# OBJECTIVE
Scan the lines below; pull out those with "materials".

# SUPPLIED INFORMATION

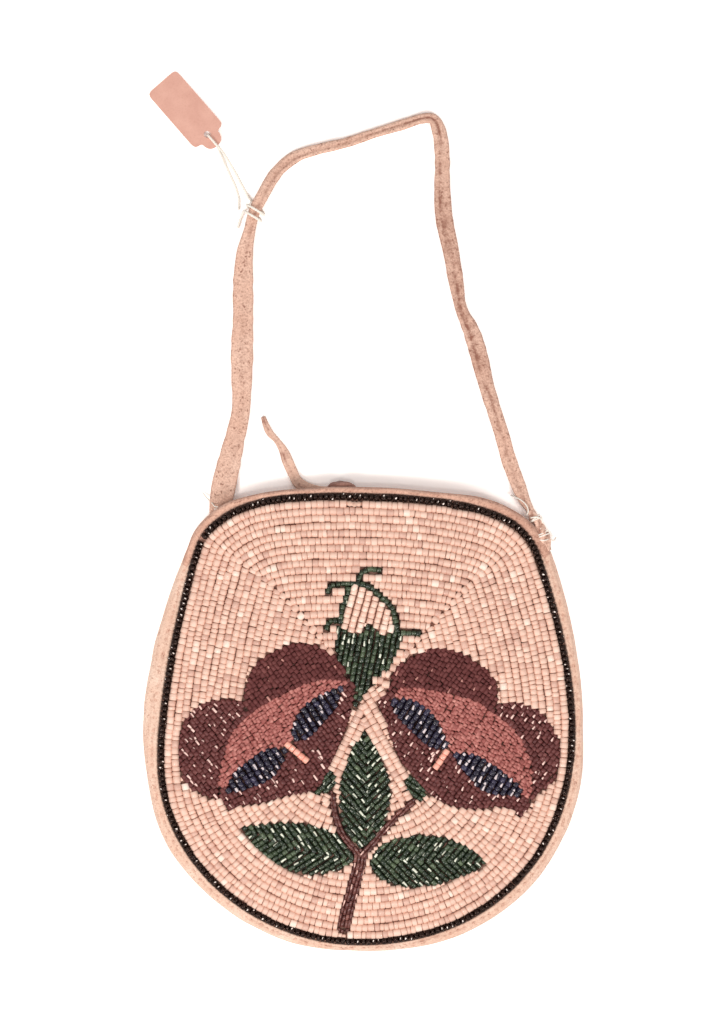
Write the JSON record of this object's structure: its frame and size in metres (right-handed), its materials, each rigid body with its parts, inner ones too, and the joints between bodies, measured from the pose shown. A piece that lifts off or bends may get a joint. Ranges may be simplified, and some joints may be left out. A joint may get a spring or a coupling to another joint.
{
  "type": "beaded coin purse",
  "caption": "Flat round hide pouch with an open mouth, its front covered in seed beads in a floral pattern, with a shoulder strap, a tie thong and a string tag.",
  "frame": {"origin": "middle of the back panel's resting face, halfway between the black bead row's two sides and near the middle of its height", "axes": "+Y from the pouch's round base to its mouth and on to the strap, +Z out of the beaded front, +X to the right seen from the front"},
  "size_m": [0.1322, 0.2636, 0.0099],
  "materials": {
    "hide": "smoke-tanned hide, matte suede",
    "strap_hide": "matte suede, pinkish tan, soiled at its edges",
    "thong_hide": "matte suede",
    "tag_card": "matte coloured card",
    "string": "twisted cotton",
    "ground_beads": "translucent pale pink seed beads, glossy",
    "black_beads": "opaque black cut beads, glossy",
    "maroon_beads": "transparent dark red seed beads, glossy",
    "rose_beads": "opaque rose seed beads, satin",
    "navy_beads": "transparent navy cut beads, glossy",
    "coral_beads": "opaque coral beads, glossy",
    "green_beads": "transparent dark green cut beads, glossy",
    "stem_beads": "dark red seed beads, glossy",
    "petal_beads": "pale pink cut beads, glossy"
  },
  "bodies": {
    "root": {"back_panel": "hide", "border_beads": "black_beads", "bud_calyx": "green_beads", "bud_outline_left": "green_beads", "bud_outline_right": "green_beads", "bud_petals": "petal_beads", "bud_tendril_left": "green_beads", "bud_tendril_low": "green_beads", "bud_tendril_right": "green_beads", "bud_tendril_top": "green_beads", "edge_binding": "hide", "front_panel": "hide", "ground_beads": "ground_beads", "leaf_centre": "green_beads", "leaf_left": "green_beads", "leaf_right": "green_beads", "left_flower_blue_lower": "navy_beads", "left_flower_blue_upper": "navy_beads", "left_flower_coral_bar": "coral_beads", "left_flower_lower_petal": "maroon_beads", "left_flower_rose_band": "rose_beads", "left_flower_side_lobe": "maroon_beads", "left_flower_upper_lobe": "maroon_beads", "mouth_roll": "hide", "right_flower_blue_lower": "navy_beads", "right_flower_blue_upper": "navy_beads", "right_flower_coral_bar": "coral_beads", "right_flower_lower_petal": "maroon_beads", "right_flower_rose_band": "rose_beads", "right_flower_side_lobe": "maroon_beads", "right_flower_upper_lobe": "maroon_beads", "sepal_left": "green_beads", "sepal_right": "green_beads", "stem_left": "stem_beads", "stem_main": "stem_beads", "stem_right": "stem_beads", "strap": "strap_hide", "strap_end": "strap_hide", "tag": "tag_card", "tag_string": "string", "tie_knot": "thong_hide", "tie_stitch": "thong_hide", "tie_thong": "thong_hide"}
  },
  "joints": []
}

# EXERCISE ANSWER
Write the JSON record of this object's structure: its frame and size in metres (right-handed), its materials, each rigid body with its parts, inner ones too, and the joints between bodies, measured from the pose shown. A piece that lifts off or bends may get a joint. Ranges may be simplified, and some joints may be left out. A joint may get a spring or a coupling to another joint.
  "materials": {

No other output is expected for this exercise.